Speaker
Description
With a initial motivation of treating point charge divergences in electrodynamics, higher-derivative (HD) models have come a long way in quantum in field theory passing through important challenges concerning their unitarity evolution and existence of propagating ghost fields. In modern physics, the relevance of HD models relies not only on abstract mathematical curiosities, but actually brings new possibilities for approaching open problems. In fact, since the 1950 well-known Pais-Uhlenbeck groundbreaking paper, models containing derivatives of order higher than two have abounded in the literature. In this talk, we briefly review and contextualize important HD models including Bopp-Podolsky, Lee-Wick, Pais-Uhlenbeck and HD Klein-Gordon generalizations while discussing their roles within recent new physics proposals.
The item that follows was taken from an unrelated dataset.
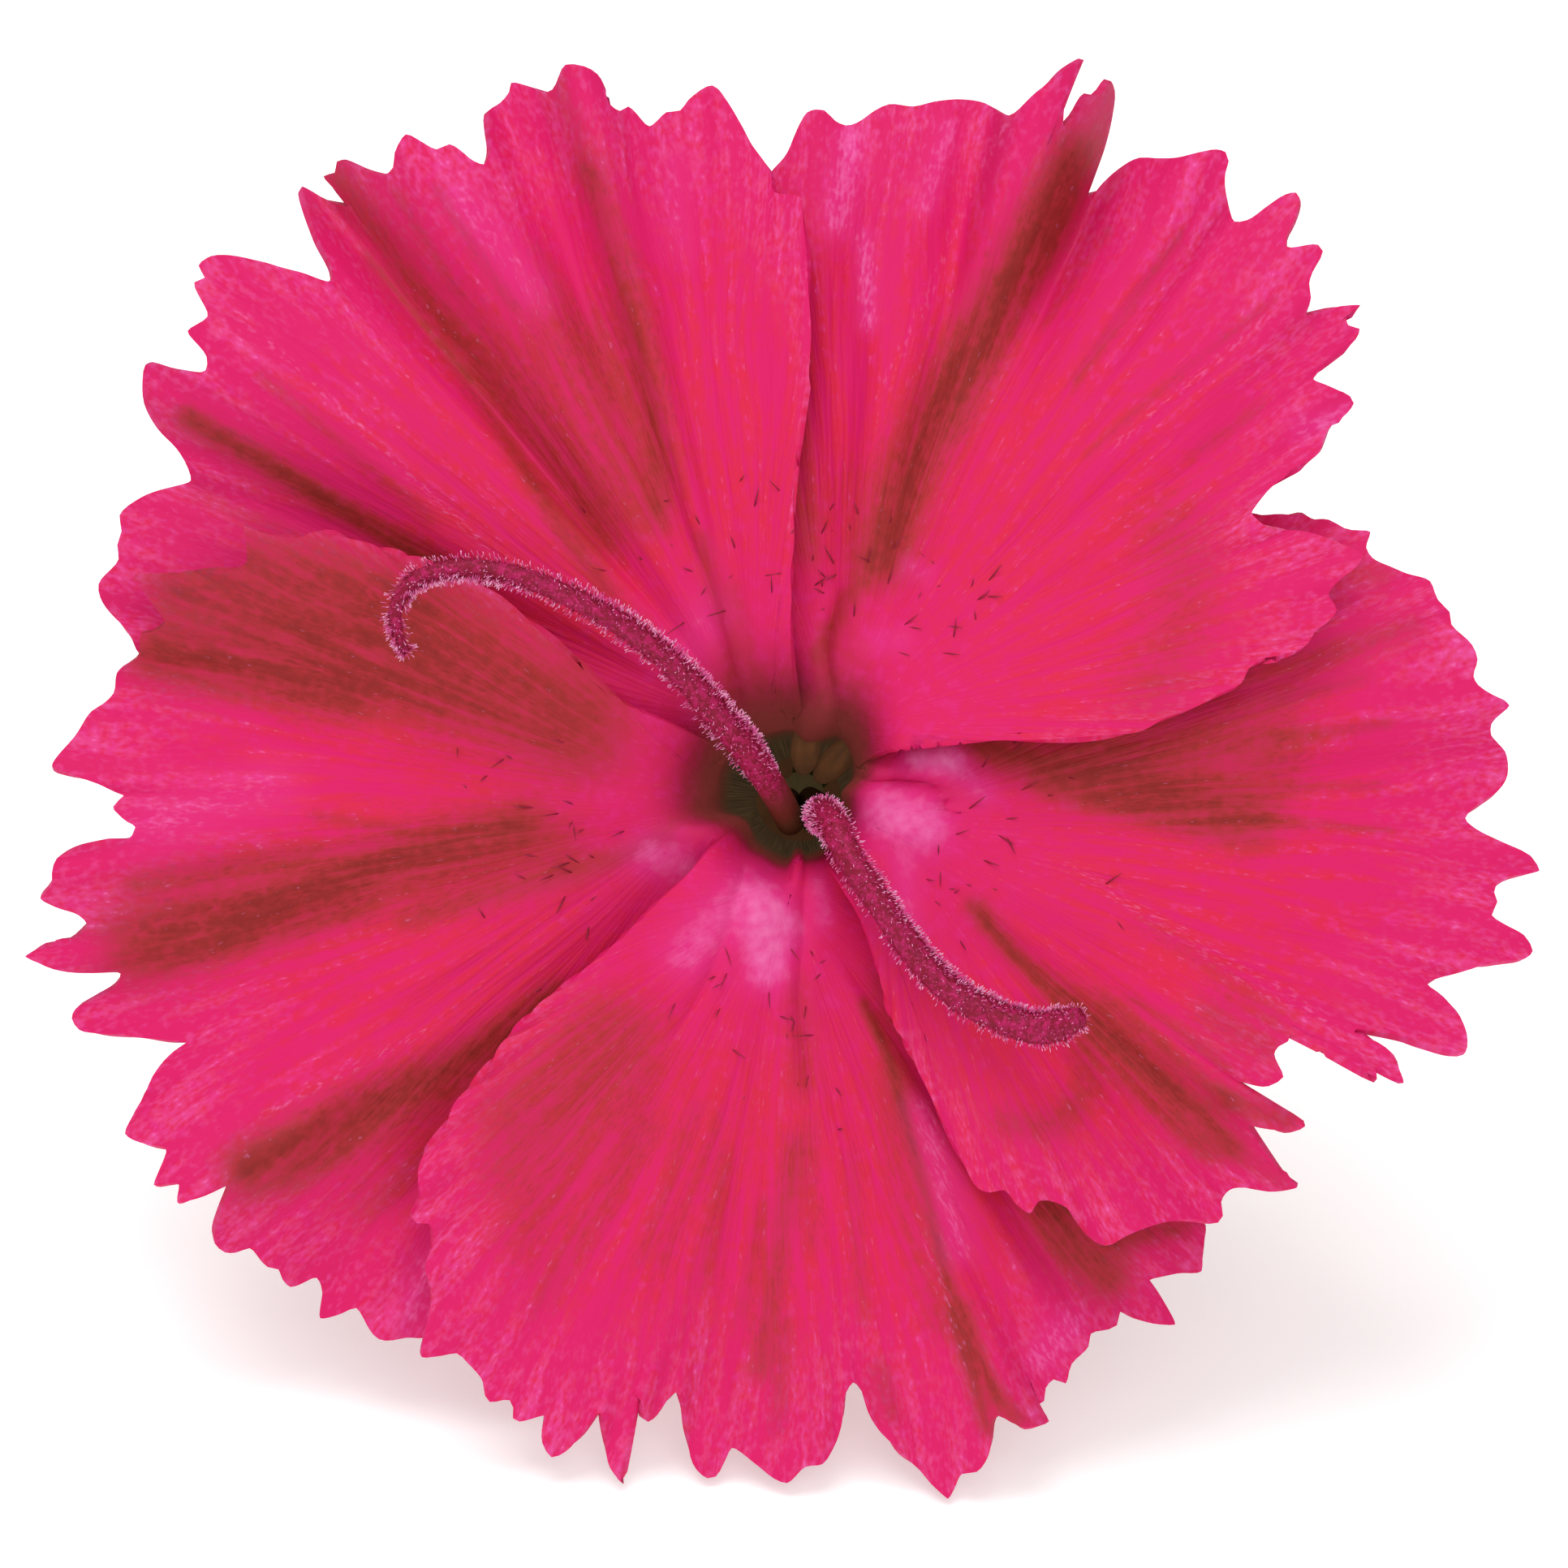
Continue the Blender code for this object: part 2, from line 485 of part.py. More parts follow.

We present a consistently parametrized family of higher-order generalizations for the Klein-Gordon equation with their corresponding HD actions, illustrate the BRST quantization of the Pais-Uhlenbeck oscillator and discuss the null-plane dynamics and constraint structure of the Bopp-Podolsky model. We show that through the introduction of higher-derivatives, it is possible to generate massive modes for the fields whitout breaking gauge invariance. Different alternative interpretations are formulated concerning connections to the Pauli-Vilars regularization scheme, existence of new massive physical fields or disposal of consistent building blocks for constructions of larger relevant effective theories. We end with some remarks on the consistent reduction of order for higher-derivative models as recently presented in the literature.